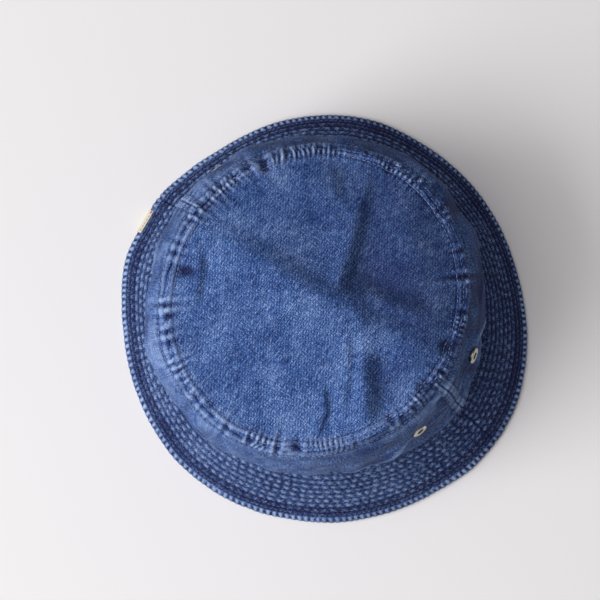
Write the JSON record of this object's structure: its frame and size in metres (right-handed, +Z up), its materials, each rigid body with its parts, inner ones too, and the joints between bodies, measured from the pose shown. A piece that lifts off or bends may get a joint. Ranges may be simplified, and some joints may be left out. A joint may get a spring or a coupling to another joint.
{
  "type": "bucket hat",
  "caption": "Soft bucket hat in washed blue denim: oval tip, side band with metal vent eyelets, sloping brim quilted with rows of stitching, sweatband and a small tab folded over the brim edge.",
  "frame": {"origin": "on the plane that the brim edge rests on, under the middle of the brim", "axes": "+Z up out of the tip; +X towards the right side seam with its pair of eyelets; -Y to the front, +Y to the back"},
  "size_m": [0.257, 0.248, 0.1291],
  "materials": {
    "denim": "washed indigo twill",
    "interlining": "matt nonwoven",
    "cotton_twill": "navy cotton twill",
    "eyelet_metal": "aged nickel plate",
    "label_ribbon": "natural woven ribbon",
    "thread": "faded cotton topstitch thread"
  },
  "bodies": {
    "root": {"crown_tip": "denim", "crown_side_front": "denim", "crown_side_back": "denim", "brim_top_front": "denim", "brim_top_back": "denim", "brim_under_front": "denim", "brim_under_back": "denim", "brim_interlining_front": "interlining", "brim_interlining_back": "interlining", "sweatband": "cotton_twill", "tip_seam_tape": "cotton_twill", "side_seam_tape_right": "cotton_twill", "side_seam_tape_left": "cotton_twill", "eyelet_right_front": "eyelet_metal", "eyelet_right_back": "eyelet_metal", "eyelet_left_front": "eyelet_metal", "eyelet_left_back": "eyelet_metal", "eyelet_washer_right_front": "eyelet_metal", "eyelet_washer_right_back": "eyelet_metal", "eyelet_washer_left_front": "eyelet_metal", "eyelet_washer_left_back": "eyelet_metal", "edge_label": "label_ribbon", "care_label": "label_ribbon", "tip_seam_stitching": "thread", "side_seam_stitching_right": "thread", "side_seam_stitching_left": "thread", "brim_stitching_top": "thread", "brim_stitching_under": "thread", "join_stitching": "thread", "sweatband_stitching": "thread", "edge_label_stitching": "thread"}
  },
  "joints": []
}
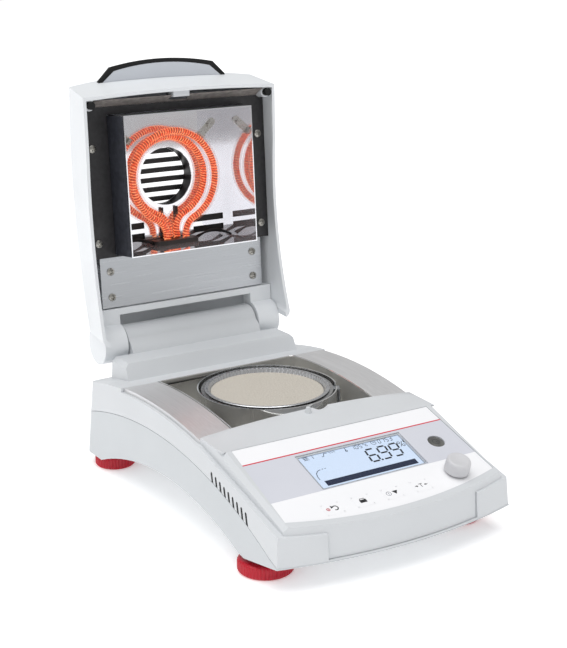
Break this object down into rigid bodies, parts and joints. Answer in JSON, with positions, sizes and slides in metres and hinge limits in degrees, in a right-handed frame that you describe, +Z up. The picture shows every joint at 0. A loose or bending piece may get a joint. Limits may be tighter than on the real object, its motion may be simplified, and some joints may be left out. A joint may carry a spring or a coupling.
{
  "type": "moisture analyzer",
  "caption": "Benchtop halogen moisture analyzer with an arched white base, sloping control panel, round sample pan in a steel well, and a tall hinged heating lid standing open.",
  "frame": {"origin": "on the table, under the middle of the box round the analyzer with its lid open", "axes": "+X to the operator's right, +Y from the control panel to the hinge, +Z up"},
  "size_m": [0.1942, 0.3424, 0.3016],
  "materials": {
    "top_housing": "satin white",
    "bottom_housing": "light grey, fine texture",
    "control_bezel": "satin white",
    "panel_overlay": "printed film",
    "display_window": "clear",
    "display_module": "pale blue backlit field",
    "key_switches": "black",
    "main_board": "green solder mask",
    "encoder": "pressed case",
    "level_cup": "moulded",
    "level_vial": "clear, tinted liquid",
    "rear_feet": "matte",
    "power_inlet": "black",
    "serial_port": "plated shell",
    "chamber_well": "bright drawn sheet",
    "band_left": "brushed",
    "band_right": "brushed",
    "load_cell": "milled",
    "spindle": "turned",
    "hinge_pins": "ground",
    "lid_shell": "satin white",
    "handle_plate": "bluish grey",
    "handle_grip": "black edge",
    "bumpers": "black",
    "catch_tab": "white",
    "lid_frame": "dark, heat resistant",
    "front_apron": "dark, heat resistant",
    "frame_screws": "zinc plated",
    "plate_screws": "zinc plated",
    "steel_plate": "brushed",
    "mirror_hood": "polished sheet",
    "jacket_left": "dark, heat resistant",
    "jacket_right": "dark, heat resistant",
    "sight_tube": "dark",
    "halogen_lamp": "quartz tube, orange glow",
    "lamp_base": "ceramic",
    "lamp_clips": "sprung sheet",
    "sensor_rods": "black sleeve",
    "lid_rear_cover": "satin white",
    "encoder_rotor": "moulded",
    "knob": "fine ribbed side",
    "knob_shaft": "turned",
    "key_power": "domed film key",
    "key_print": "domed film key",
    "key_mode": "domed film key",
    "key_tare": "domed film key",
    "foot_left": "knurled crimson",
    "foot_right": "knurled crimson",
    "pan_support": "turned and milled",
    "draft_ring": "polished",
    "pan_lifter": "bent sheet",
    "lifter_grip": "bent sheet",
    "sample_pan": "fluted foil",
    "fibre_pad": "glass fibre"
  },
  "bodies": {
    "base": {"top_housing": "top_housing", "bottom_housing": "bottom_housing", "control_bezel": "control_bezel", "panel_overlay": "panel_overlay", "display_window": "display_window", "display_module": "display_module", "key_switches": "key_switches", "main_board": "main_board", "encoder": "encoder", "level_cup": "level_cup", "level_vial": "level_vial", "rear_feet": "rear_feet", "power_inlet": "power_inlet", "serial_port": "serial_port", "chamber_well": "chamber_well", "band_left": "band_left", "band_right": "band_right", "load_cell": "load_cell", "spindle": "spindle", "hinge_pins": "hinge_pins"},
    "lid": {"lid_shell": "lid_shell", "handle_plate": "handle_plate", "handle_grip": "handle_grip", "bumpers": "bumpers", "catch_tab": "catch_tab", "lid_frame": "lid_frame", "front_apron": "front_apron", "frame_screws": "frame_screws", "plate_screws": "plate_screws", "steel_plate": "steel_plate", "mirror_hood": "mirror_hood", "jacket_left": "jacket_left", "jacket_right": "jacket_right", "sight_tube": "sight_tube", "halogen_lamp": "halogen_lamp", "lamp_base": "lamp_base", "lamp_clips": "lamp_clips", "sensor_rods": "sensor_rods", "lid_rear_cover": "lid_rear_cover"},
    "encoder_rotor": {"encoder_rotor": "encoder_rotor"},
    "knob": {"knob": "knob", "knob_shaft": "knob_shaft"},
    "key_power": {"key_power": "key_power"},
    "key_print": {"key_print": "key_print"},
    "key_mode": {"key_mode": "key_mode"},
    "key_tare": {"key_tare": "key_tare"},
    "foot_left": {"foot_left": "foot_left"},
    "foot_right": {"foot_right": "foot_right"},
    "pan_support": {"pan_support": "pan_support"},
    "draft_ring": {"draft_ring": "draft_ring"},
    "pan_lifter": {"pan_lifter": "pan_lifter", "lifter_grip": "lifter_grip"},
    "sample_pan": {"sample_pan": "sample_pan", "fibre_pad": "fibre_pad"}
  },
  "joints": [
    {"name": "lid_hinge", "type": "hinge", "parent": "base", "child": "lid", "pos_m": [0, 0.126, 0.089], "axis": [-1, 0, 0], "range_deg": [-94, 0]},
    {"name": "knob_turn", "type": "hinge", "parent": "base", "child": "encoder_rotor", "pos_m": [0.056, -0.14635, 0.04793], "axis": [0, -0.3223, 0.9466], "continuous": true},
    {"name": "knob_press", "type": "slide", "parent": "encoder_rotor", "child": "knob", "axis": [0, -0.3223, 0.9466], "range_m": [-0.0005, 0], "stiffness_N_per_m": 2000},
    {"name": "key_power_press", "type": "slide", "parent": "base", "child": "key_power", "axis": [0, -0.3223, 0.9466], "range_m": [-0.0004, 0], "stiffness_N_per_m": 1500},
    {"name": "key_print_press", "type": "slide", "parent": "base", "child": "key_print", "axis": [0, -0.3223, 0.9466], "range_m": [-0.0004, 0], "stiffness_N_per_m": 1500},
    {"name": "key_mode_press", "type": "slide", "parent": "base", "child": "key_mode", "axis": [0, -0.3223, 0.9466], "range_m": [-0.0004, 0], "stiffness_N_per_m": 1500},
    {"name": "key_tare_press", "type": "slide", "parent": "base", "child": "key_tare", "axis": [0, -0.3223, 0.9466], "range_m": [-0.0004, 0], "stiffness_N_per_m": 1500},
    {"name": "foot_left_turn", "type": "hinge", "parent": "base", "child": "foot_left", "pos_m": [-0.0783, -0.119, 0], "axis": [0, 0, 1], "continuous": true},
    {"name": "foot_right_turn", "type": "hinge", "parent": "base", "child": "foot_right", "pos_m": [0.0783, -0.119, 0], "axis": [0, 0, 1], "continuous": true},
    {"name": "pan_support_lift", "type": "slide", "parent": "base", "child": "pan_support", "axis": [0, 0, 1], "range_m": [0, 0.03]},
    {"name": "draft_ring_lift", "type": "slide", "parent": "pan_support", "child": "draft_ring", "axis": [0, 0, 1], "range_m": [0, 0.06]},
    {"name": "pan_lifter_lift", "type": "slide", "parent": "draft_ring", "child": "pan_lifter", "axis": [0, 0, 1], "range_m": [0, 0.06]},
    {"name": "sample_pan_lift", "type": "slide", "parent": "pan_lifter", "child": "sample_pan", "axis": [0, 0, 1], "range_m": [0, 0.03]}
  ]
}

------------------------------------------------------------

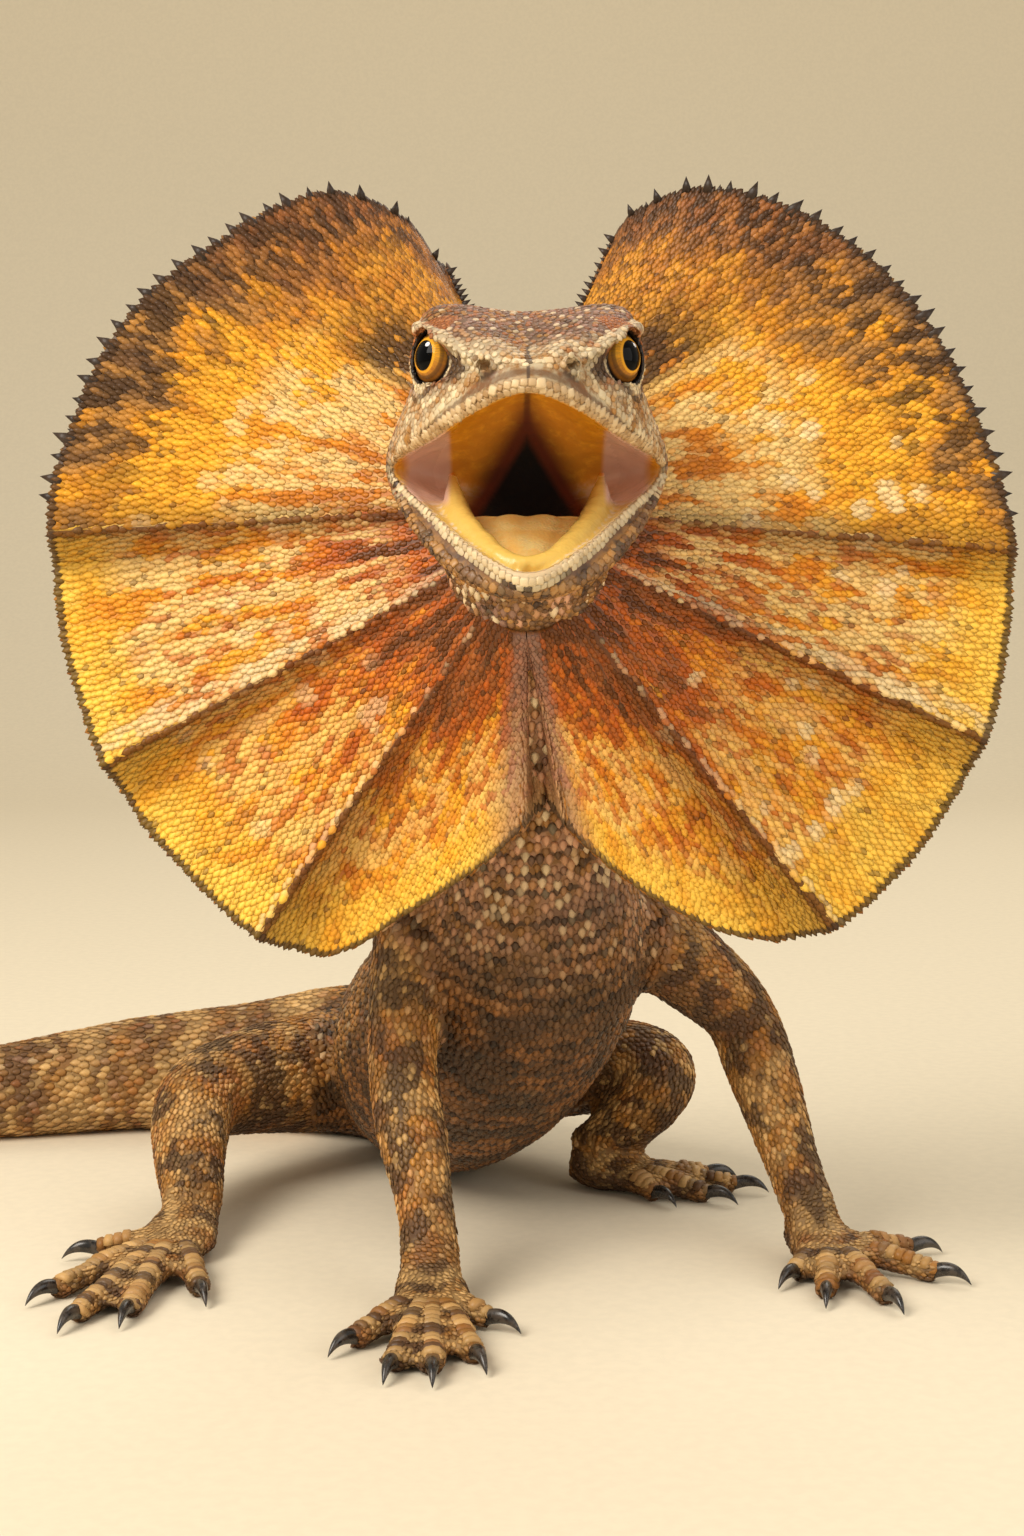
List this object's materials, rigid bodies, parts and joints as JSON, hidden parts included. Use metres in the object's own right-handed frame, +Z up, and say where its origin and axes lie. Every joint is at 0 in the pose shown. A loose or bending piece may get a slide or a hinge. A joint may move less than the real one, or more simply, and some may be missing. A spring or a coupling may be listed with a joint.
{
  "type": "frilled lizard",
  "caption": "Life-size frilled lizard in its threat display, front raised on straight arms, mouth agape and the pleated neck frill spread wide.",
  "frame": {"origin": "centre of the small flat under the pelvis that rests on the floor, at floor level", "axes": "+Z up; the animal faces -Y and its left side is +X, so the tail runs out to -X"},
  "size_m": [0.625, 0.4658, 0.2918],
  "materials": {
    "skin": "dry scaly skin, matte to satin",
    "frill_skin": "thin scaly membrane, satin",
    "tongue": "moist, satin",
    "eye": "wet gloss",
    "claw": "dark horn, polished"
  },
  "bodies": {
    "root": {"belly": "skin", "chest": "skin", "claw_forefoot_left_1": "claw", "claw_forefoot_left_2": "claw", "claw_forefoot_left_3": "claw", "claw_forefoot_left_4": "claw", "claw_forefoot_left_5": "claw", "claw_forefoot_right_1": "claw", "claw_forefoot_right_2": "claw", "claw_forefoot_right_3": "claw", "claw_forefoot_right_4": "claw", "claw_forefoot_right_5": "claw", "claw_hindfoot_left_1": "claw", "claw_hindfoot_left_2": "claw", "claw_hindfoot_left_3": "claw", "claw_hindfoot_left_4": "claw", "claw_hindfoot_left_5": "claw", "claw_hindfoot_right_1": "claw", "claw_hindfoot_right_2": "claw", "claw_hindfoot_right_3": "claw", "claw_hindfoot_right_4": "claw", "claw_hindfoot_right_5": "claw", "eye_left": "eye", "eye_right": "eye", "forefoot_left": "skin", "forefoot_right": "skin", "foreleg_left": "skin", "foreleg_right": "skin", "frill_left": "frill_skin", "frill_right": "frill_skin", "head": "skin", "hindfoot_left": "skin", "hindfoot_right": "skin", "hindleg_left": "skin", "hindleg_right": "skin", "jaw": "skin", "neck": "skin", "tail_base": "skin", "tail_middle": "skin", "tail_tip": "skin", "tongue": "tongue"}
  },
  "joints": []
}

------------------------------------------------------------

**Required task**
Pick out the lines containing the string "metres".

**Answer to this task**
Write the JSON record of this object's structure: its frame and size in metres (right-handed, +Z up), its materials, each rigid body with its parts, inner ones too, and the joints between bodies, measured from the pose shown. A piece that lifts off or bends may get a joint. Ranges may be simplified, and some joints may be left out. A joint may get a spring or a coupling to another joint.
Break this object down into rigid bodies, parts and joints. Answer in JSON, with positions, sizes and slides in metres and hinge limits in degrees, in a right-handed frame that you describe, +Z up. The picture shows every joint at 0. A loose or bending piece may get a joint. Limits may be tighter than on the real object, its motion may be simplified, and some joints may be left out. A joint may carry a spring or a coupling.
List this object's materials, rigid bodies, parts and joints as JSON, hidden parts included. Use metres in the object's own right-handed frame, +Z up, and say where its origin and axes lie. Every joint is at 0 in the pose shown. A loose or bending piece may get a slide or a hinge. A joint may move less than the real one, or more simply, and some may be missing. A spring or a coupling may be listed with a joint.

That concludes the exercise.